### Records for this task

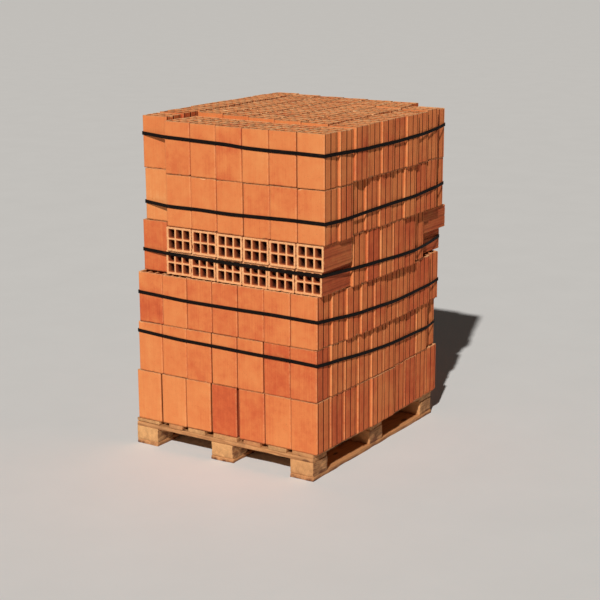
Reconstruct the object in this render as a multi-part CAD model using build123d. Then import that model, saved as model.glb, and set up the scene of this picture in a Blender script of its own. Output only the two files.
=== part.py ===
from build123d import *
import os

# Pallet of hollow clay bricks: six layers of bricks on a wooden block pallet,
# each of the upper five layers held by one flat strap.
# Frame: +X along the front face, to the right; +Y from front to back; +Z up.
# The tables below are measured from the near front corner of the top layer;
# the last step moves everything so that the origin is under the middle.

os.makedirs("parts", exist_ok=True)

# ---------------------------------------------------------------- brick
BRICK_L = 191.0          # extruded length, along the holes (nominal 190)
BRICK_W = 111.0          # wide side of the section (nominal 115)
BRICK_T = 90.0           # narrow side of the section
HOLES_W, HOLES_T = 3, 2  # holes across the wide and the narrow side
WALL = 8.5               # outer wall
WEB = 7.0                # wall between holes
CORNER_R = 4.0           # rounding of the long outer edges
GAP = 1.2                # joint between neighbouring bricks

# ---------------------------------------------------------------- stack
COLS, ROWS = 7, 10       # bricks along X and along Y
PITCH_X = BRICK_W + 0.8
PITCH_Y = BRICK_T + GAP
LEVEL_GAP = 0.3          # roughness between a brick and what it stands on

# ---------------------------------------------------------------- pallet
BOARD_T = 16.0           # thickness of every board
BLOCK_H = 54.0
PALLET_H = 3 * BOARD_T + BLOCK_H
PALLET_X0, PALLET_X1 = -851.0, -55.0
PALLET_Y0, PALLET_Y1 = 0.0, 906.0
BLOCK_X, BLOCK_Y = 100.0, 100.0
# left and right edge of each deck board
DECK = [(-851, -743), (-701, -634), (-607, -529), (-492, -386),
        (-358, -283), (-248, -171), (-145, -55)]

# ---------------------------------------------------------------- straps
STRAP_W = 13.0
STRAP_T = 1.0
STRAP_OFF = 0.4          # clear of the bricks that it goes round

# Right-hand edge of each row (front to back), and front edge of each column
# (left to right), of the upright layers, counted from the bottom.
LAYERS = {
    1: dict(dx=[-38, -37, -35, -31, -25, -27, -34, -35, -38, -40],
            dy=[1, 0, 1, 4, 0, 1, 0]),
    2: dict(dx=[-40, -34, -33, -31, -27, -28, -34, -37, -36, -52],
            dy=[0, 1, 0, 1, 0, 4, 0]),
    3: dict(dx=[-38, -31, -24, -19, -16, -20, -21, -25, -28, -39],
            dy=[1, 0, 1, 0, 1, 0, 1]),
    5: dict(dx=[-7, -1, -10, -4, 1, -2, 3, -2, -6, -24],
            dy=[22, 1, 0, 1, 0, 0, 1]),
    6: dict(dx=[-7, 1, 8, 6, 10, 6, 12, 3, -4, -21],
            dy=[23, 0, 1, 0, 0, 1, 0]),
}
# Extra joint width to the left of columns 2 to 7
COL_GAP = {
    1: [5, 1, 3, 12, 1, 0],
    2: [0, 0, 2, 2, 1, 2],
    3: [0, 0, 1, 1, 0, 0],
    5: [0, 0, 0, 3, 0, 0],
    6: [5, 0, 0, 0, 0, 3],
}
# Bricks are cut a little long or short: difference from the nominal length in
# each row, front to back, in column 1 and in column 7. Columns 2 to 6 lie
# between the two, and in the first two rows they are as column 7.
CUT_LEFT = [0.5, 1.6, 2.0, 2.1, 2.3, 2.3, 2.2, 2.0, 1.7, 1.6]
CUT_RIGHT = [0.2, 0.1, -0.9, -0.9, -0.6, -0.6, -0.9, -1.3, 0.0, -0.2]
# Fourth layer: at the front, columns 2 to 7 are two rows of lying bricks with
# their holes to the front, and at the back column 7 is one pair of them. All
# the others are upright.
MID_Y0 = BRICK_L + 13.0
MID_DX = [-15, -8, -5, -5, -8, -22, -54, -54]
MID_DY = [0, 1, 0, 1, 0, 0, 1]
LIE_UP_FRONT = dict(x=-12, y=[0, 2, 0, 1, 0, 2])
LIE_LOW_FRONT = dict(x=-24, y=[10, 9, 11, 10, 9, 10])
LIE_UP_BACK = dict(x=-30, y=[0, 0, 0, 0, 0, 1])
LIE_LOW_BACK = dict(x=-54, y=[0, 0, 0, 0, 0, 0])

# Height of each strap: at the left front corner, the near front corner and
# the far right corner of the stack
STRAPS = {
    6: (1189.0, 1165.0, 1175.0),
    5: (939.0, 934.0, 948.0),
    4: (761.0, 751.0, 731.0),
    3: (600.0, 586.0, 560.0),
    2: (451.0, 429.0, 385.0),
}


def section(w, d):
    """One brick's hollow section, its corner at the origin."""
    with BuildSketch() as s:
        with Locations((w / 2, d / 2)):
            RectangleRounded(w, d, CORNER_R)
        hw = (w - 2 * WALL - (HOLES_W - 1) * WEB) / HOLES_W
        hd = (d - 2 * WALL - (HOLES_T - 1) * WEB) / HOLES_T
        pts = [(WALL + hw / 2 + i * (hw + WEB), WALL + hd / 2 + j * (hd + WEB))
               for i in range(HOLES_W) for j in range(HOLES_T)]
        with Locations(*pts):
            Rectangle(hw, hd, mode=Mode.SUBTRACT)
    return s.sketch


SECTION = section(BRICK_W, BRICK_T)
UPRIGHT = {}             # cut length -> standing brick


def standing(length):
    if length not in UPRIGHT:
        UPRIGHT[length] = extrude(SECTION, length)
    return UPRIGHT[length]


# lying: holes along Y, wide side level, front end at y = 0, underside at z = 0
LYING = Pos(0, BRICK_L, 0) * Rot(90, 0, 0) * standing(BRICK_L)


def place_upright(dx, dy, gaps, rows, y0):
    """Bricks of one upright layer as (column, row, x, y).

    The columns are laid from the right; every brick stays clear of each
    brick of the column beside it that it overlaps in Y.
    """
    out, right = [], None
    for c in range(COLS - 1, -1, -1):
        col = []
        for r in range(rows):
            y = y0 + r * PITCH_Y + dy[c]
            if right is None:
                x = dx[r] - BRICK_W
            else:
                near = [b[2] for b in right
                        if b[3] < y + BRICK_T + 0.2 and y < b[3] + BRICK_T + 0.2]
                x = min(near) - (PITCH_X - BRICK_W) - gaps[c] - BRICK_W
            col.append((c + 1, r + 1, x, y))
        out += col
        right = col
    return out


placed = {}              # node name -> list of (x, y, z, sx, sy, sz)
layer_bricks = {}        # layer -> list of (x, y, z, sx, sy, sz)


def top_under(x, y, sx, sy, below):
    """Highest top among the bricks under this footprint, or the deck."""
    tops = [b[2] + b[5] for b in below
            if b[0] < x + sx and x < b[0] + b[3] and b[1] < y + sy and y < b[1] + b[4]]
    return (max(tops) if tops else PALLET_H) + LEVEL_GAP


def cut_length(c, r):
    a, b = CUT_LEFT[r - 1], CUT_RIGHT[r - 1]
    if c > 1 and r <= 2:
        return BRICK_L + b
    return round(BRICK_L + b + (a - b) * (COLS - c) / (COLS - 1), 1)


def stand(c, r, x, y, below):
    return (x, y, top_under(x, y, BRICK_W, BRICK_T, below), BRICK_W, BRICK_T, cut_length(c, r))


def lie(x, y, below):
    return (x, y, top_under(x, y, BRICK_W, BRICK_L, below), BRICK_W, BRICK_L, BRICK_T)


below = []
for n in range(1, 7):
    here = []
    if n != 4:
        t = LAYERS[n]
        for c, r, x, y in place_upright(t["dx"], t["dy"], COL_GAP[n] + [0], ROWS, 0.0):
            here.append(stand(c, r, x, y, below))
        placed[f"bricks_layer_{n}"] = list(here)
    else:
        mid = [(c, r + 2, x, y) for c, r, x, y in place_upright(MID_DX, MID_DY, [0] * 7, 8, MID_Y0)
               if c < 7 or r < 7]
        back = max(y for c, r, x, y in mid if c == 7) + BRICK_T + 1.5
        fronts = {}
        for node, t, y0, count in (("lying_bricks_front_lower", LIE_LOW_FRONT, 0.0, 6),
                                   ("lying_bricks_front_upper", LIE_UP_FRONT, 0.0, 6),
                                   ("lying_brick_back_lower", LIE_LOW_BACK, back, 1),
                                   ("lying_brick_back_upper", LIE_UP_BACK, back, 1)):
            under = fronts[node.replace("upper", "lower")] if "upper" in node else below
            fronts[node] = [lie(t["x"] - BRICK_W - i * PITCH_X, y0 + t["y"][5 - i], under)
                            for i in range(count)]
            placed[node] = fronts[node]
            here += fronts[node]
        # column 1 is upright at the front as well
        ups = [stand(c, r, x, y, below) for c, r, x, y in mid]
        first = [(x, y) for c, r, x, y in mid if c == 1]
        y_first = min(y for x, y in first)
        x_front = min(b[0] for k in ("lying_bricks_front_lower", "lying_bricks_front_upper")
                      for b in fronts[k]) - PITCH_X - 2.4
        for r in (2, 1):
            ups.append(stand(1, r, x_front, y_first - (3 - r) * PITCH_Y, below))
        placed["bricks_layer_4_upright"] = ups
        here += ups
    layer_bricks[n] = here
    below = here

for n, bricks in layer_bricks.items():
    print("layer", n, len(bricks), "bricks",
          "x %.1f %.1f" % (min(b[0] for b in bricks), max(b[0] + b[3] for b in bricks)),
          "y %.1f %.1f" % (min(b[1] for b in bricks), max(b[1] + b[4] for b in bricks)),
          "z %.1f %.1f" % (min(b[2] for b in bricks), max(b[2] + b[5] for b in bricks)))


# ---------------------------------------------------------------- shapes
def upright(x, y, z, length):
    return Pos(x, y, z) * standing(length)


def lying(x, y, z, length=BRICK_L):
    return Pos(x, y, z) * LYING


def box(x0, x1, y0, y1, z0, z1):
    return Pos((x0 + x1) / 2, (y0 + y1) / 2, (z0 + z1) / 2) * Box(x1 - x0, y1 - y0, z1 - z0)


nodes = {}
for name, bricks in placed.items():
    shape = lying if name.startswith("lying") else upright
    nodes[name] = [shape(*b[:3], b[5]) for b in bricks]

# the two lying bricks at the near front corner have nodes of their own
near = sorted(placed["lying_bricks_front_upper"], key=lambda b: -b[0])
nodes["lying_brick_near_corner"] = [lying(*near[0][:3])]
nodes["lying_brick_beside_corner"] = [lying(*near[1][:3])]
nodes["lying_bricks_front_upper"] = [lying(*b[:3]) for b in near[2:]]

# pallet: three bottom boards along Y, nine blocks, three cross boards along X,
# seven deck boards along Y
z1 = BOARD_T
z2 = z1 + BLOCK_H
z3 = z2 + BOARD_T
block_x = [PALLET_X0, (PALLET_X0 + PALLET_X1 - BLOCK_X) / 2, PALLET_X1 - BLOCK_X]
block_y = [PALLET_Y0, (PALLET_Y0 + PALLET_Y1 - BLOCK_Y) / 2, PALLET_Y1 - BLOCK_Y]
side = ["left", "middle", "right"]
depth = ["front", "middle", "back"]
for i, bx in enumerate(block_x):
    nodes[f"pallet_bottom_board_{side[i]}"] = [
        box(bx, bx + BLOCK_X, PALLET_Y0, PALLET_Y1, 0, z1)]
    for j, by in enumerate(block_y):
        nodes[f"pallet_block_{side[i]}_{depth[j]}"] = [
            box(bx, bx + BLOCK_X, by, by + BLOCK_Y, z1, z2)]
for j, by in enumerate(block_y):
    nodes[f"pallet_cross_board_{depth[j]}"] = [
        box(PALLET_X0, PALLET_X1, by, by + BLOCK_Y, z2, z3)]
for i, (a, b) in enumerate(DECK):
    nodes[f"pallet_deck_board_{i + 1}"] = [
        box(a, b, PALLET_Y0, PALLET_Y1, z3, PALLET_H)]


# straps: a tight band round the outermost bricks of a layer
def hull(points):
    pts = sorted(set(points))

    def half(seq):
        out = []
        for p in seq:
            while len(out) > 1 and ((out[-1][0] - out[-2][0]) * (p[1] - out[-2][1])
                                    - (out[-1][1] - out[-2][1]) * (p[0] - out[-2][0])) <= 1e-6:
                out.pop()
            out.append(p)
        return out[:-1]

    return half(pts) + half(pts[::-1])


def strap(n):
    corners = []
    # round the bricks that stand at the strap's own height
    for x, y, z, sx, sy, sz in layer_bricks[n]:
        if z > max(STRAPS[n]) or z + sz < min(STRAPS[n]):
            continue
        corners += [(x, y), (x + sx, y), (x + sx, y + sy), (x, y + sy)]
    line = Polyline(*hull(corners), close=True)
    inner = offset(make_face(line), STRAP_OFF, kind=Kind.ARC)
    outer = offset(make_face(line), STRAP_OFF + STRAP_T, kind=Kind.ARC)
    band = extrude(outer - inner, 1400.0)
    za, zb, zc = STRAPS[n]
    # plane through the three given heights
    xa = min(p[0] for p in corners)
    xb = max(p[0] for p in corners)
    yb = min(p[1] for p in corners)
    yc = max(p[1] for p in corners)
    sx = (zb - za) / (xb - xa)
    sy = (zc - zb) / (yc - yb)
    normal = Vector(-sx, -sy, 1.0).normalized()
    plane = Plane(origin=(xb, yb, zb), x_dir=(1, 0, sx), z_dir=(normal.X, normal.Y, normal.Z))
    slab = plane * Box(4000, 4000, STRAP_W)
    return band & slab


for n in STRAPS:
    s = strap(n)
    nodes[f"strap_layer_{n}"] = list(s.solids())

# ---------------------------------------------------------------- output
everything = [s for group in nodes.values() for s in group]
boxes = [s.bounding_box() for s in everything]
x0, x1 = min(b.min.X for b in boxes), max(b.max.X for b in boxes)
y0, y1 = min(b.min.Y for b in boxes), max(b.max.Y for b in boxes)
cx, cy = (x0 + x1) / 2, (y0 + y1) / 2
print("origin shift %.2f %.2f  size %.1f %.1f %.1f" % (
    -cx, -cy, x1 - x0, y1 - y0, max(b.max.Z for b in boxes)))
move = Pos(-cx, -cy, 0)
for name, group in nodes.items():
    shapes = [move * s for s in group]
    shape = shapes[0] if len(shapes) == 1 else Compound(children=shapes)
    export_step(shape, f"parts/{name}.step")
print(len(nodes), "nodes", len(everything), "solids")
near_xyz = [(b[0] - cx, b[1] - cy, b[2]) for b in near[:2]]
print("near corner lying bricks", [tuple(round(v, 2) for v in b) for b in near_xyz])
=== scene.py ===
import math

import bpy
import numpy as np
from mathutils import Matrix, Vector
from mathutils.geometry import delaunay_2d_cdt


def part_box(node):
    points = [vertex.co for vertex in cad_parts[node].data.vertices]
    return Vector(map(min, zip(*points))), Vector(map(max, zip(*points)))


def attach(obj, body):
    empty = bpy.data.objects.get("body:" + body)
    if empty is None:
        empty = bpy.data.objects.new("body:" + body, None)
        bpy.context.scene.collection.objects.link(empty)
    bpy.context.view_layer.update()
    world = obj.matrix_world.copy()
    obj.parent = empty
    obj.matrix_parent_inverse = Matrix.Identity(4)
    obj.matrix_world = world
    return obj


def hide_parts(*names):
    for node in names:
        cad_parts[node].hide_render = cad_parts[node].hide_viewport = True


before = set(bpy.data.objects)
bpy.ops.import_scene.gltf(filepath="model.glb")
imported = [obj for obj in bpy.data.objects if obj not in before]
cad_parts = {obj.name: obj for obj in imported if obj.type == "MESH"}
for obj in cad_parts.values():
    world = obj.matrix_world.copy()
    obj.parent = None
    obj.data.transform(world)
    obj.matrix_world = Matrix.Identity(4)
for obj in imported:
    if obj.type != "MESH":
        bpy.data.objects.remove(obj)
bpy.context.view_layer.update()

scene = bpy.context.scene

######
### Records for this task

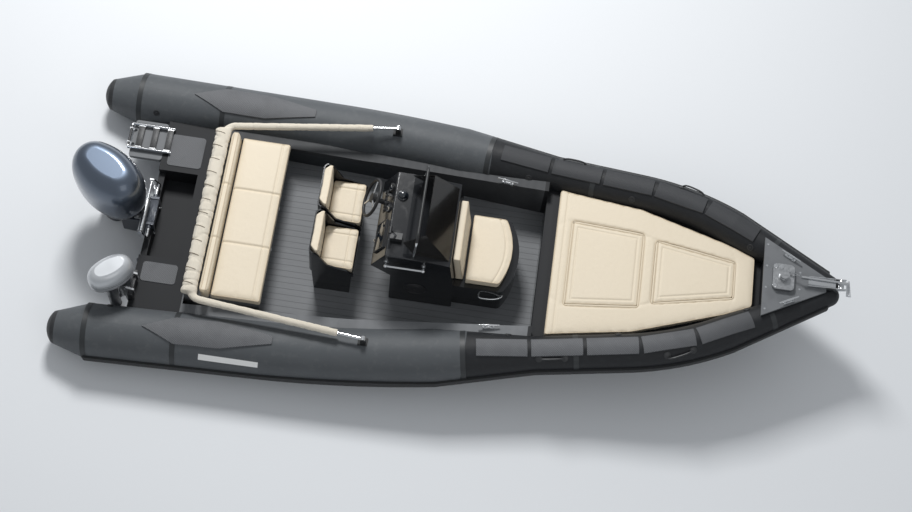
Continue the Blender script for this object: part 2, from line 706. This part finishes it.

######
### Records for this task

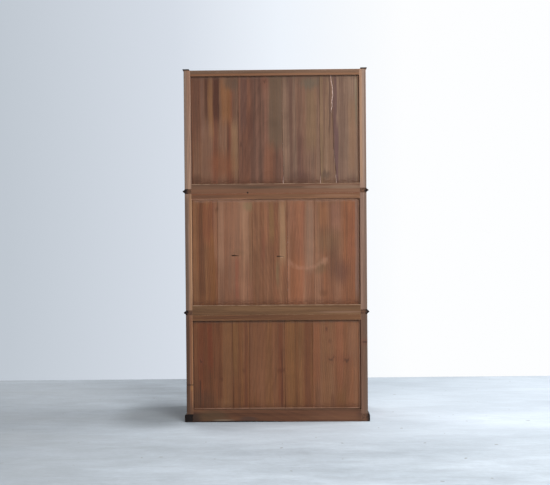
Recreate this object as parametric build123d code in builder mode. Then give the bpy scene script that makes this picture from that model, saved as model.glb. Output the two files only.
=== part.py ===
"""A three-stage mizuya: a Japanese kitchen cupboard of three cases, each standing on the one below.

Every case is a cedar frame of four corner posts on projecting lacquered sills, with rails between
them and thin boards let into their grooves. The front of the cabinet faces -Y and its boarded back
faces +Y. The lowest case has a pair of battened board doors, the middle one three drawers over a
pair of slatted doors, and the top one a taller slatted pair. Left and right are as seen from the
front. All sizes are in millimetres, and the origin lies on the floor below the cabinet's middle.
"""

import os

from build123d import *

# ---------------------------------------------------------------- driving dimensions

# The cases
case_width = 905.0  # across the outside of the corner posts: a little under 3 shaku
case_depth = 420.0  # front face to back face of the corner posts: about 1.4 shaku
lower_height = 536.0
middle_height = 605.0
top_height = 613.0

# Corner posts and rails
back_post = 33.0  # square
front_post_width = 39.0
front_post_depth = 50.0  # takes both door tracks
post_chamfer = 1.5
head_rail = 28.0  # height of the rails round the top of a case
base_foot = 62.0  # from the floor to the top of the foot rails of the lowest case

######

• Short problem
Begin with the line containing "shape = shapes[0]", end with the line containing "bpy.context.scene.collection.objects.link(empty)", and transcribe exactly every line in that span, with nothing added.

• Solution to this problem
    shape = shapes[0] if len(shapes) == 1 else Compound(children=shapes)
    export_step(shape, f"parts/{name}.step")
print(len(nodes), "nodes", len(everything), "solids")
near_xyz = [(b[0] - cx, b[1] - cy, b[2]) for b in near[:2]]
print("near corner lying bricks", [tuple(round(v, 2) for v in b) for b in near_xyz])
=== scene.py ===
import math

import bpy
import numpy as np
from mathutils import Matrix, Vector
from mathutils.geometry import delaunay_2d_cdt


def part_box(node):
    points = [vertex.co for vertex in cad_parts[node].data.vertices]
    return Vector(map(min, zip(*points))), Vector(map(max, zip(*points)))


def attach(obj, body):
    empty = bpy.data.objects.get("body:" + body)
    if empty is None:
        empty = bpy.data.objects.new("body:" + body, None)
        bpy.context.scene.collection.objects.link(empty)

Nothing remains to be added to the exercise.